How Bakschisch works
I had been to the airport a week ago and found a place where a number of cars were parked in a sort of lay-by. OK, so there were red & white stripes on the kerbstones which usually means short time parking only. But this is Morocco... They have better things to do than fuss over minor parking infringements. So, last week I parked for an hour and there was no fuss.
I go back to the same spot this week and there is only 1 car there but, hey, it can't be popular all the time.
An hour later and as I return to the car, I become aware of a young policeman approaching the car as well. We shake hands and wish each other well. He then asks for my papers. I offer them. He asks for my driving licence. I get that out of my wallet. I ask if I have parked in the wrong place.

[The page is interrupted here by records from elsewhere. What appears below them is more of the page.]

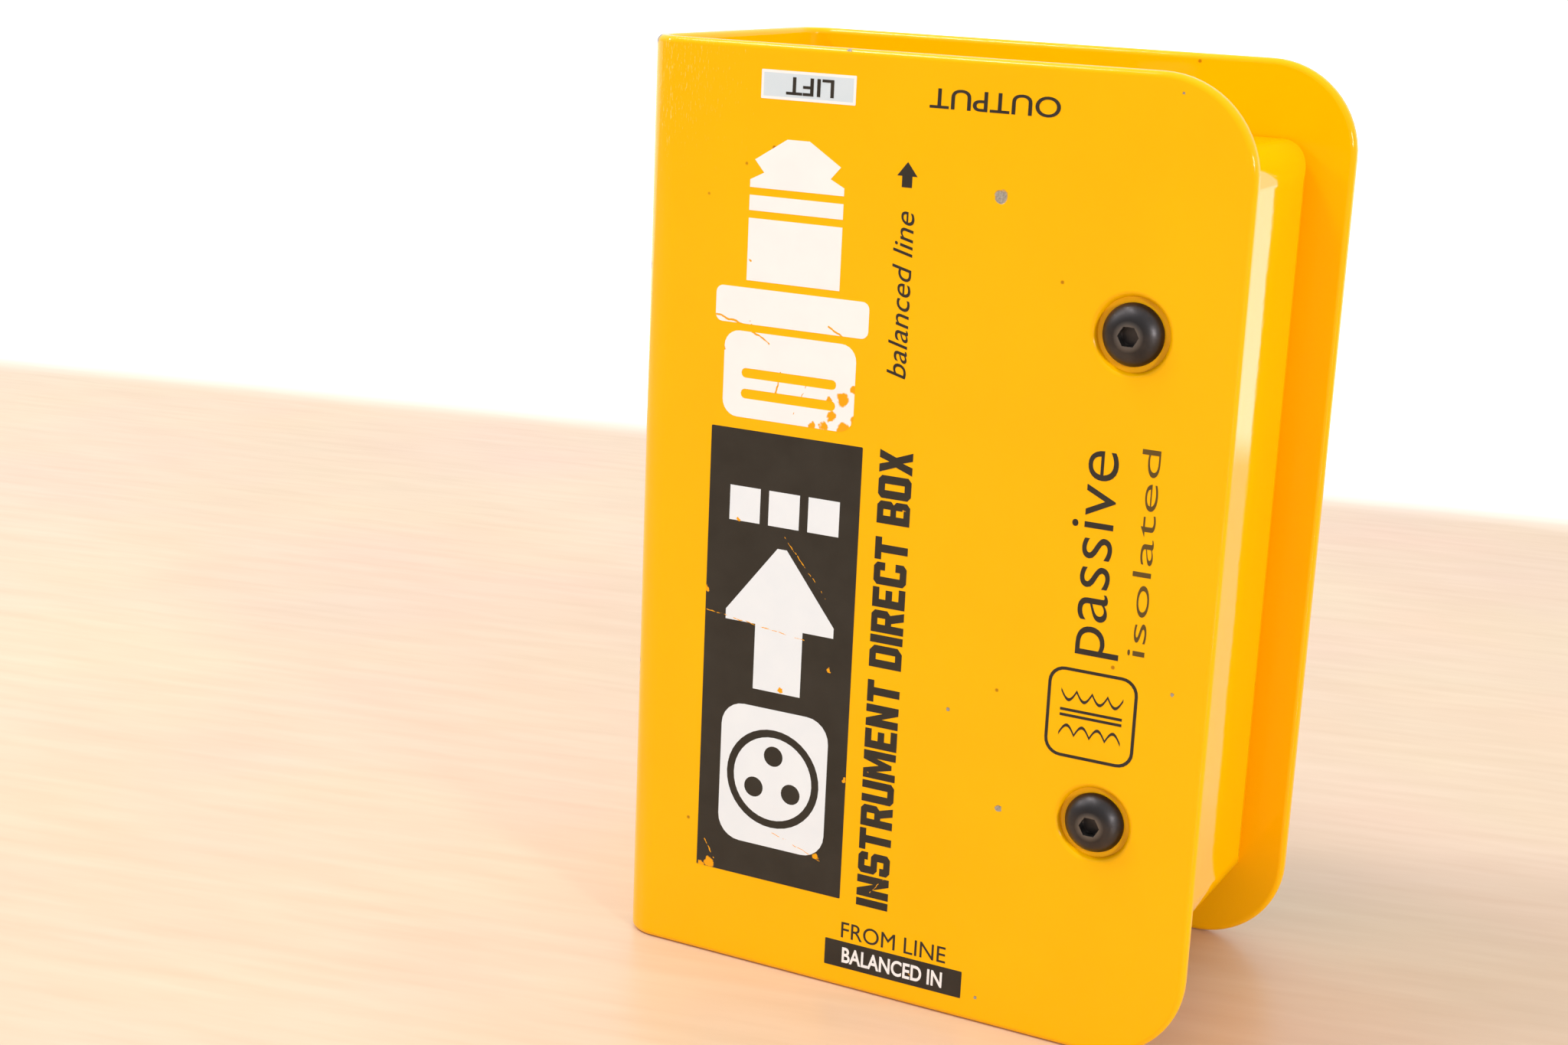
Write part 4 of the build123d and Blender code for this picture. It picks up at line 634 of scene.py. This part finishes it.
# ---- cover screws ----
# Button head screws in black oxide over alloy steel, sunk in spotfaces. The oxide is a thin dark film
# with a dull sheen. The key has polished the mouth of each hexagon back to bare steel, and that lighter
# ring is also a painted highlight of the bright rim round the socket.
COVER_SCREW_X = 70.0
COVER_SCREW_Z = (31.75, 95.25)
MOUTH_RADII = (1.25, 2.0)
KEY_RADII = (1.15, 1.3)


def round_screws(tree, place, centres, near, far):
    """1 close to the axes of the screws, which run along Y, falling to 0 from near to far."""
    flat = add_node(tree, "ShaderNodeVectorMath", {"operation": "MULTIPLY"}, {0: place, 1: (1, 0, 1)})
    masks = []
    for x, z in centres:
        reach = add_node(tree, "ShaderNodeVectorMath", {"operation": "DISTANCE"},
                         {0: flat.outputs["Vector"], 1: (x, 0, z)}).outputs["Value"]
        masks.append(add_node(tree, "ShaderNodeMapRange", inputs={
            "Value": reach, "From Min": far, "From Max": near,
        }).outputs["Result"])
    return most(tree, masks)


def metal_finish(name, dark, light, roughness, grain, height):
    """A metal in two close tones, grain millimetres apart, with its tool marks or its cast skin."""
    material, tree, shader = new_material(name)
    place = place_in_mm(tree)
    cloud = add_node(tree, "ShaderNodeTexNoise",
                     inputs={"Vector": place, "Scale": 1 / grain, "Detail": 6.0}).outputs["Fac"]
    spread = add_node(tree, "ShaderNodeMapRange", inputs={
        "Value": cloud, "From Min": 0.3, "From Max": 0.7,
    }).outputs["Result"]
    tone = add_node(tree, "ShaderNodeMix", {"data_type": "RGBA"},
                    {0: spread, 6: linear(dark), 7: linear(light)}).outputs[2]
    tree.links.new(tone, shader.inputs["Base Color"])
    rough = add_node(tree, "ShaderNodeMapRange", inputs={
        "Value": spread, "To Min": roughness * 1.3, "To Max": roughness * 0.75,
    })
    tree.links.new(rough.outputs["Result"], shader.inputs["Roughness"])
    bump = add_node(tree, "ShaderNodeBump", inputs={"Height": cloud, "Distance": height * MM})
    tree.links.new(bump.outputs["Normal"], shader.inputs["Normal"])
    shader.inputs["Metallic"].default_value = 1.0
    return material, tree, shader, place, tone


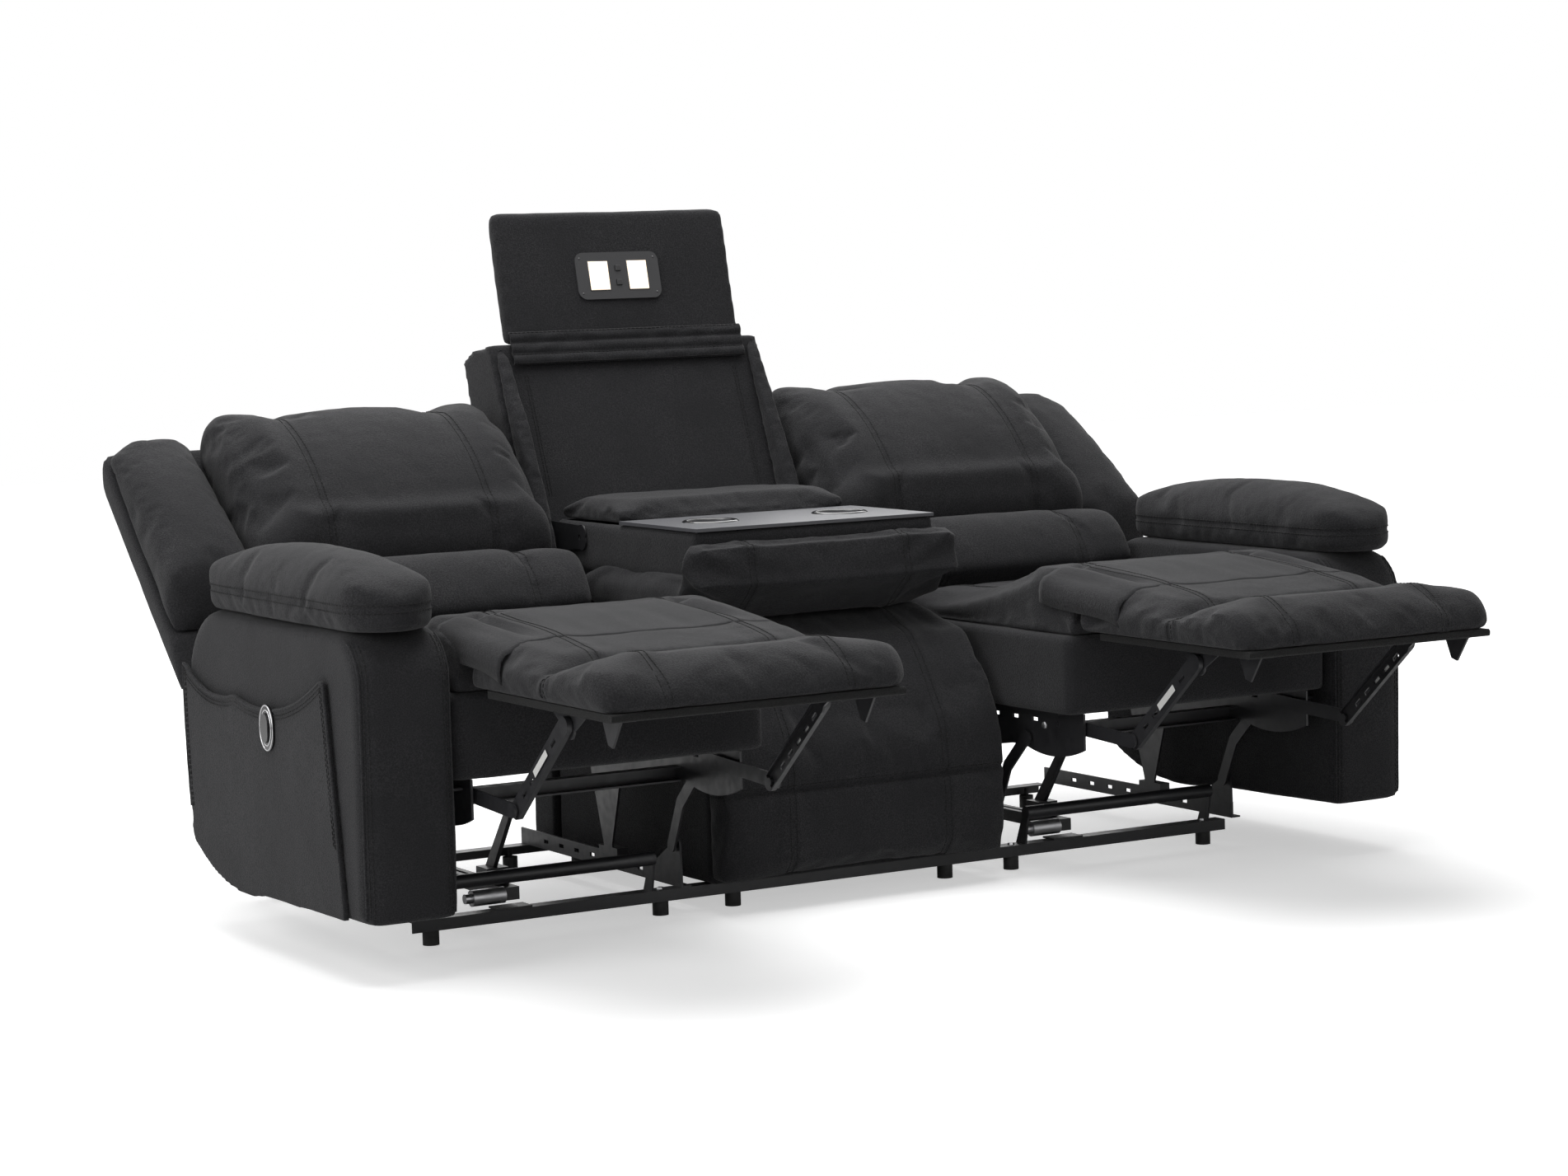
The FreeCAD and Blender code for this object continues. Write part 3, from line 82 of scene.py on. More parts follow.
# The elbow of the footrest links in the (y, z) plane, and the blank label on the upper link
ELBOW = (-0.4505, 0.275)
LABEL_START = 0.07
LABEL_LENGTH = 0.06
LABEL_HALF_WIDTH = 0.006
FOOT_PLACES = (-0.795, -0.362, -0.219, 0.219, 0.362, 0.795)
RIVET_HEIGHT = 0.003
BOLT_HEIGHT = 0.0035
# How deep a sewn line is drawn in: stitched flat on the cushion, or down into it as a channel
FLAT = 0.35
CHANNEL = 1.0


def middle_x(node):
    low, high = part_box(node)
    return (low.x + high.x) / 2


# The plane of the arm fronts, which the photograph's camera was solved from
ARM_FRONT_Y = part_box("right_arm_body")[0].y


class UpholsterySettings(bpy.types.PropertyGroup):
    dark: bpy.props.FloatVectorProperty(
        name="Fabric", description="Main colour of the fabric", subtype="COLOR", size=4,
        default=(0.018, 0.018, 0.0195, 1),
    )
    light: bpy.props.FloatVectorProperty(
        name="Grain", description="Colour of the raised grain", subtype="COLOR", size=4,
        default=(0.052, 0.051, 0.054, 1),
    )
    thread: bpy.props.FloatVectorProperty(
        name="Thread", description="Colour of the stitching", subtype="COLOR", size=4,
        default=(0.012, 0.012, 0.012, 1),
    )
    voxel: bpy.props.FloatProperty(
        name="Cloth grid", description="Spacing of the cloth's points", default=0.0095, unit="LENGTH"
    )
    firm_voxel: bpy.props.FloatProperty(
        name="Firm grid", description="Spacing of points on upholstered frames", default=0.0085, unit="LENGTH"
    )
    pressure: bpy.props.FloatProperty(
        name="Filling", description="Pressure inside a cushion", default=3.2, min=0,
    )
    slack: bpy.props.FloatProperty(
        name="Slack", description="Share by which the cloth is larger than its cushion", default=0.014,
        min=0, max=0.3,
    )
    rise: bpy.props.FloatProperty(
        name="Most swelling", description="How far a point may move as the cushion fills", default=0.014,
        unit="LENGTH",
    )
    inset: bpy.props.FloatProperty(
        name="Start inset", description="How far a cushion starts inside its solid", default=0.004,
        unit="LENGTH",
    )
    groove: bpy.props.FloatProperty(
        name="Seam depth", description="Depth of a sewn channel", default=0.0055, unit="LENGTH"
    )
    seam_fill: bpy.props.FloatProperty(
        name="Seam filling", description="Rise of the filling under a flat seam", default=0.005, unit="LENGTH"
    )
    groove_width: bpy.props.FloatProperty(
        name="Seam width", description="Half width of a sewn channel", default=0.007, unit="LENGTH"
    )
    stitch: bpy.props.FloatProperty(
        name="Stitch", description="Length of a stitch", default=0.0065, unit="LENGTH",
    )
    stitch_gap: bpy.props.FloatProperty(
        name="Stitch gap", description="Gap between stitches", default=0.0025, unit="LENGTH"
    )
    thread_radius: bpy.props.FloatProperty(
        name="Thread radius", description="Radius of the sewing thread", default=0.0009, unit="LENGTH"
    )
    piping_radius: bpy.props.FloatProperty(
        name="Piping radius", description="Radius of the piping cord", default=0.0035, unit="LENGTH"
    )


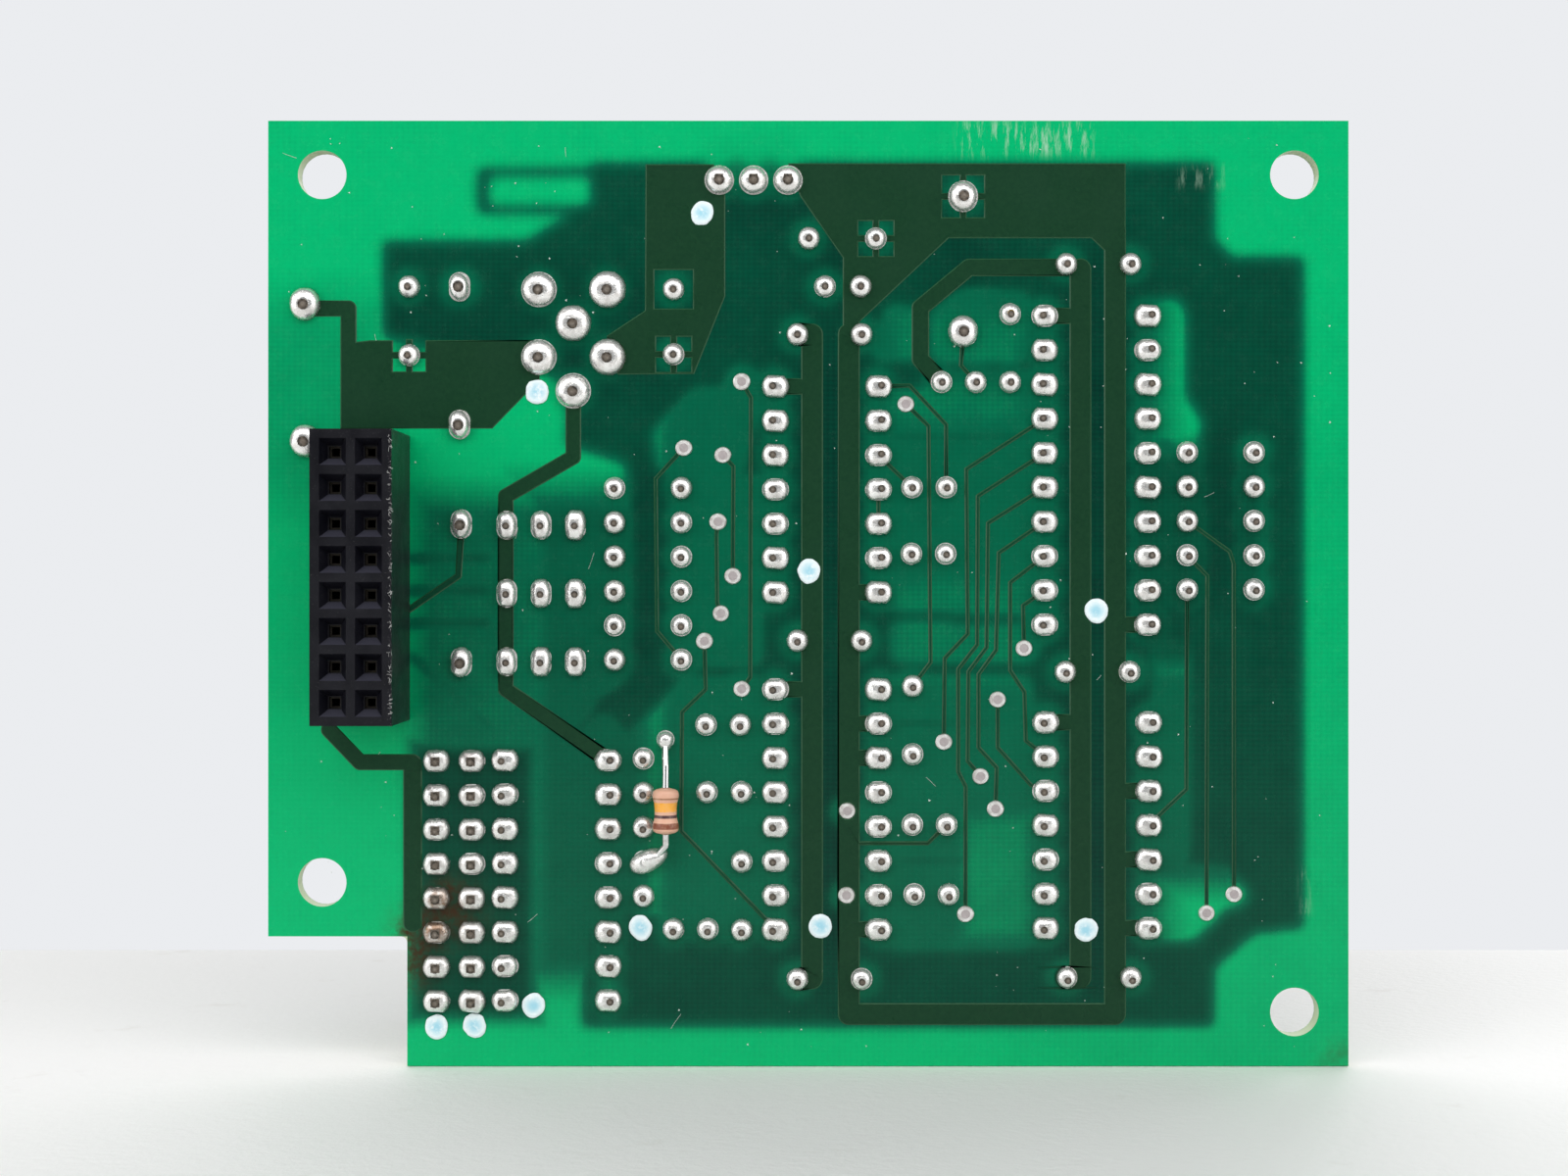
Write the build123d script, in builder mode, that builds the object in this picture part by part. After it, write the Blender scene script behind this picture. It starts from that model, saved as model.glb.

He says I have and I go into my old person's grovelling act and smile a lot.
This gets me the car papers back but he hangs onto the licence. More grovelling and he starts to walk off – with my licence. I decide to follow the licence and keep my wallet out. I don't want to get arrested for offering bribes to a policeman but on the other hand I am fairly sure that there is a right sum of money to heal the rift in English/Moroccan relations.
I ask if there is a fine to pay. He says something to the effect that he would think so. I open my wallet where I have just a 50 Dirham note. I look pleadingly as I offer the note. It is secreted into his palm and I find my licence is back in my hand. This means that my parking offence has cost me £4 and I am happy and the policeman seems at least content – until I remember that the only way off the airport is on the toll road and I now haven't got enough cash to pay the tolls home.
I explain this to my new friend and ask where there might be an ATM. He points to the airport building. I ask if he would mind if I left the car where it was whilst I went to the ATM.
Now there passed a strange Moroccan expression across his face that I couldn't quite interpret. The next thing I know and he has grasped my hand again and the crumpled 50 Dirham note is back in my hand.
And I had been so uncharitable as to think that backsheesh only went one way!

Patrick


----------



## cabby (May 14, 2005)

It was a mixture of pride and understanding and compassion something we brits seem to have lost over the years.

cabby


----------



## satco (Jan 21, 2012)

cabby said:


> It was a mixture of pride and understanding and compassion something we brits seem to have lost over the years.
> 
> cabby


well , this mixture of positive attributes has vanished
in other countries as well , like in Germany for instance.
bitter truth

Jan


----------



## AndrewandShirley (Oct 13, 2007)

And thats we have fallen in love with Morocco.

Our friends were stopped in the m/h last year and the reason was, he was a new policeman and wanted to introduce himself and practice his English!

A cup of tea later (English not mint) and he was happily on his way.


----------



## cabby (May 14, 2005)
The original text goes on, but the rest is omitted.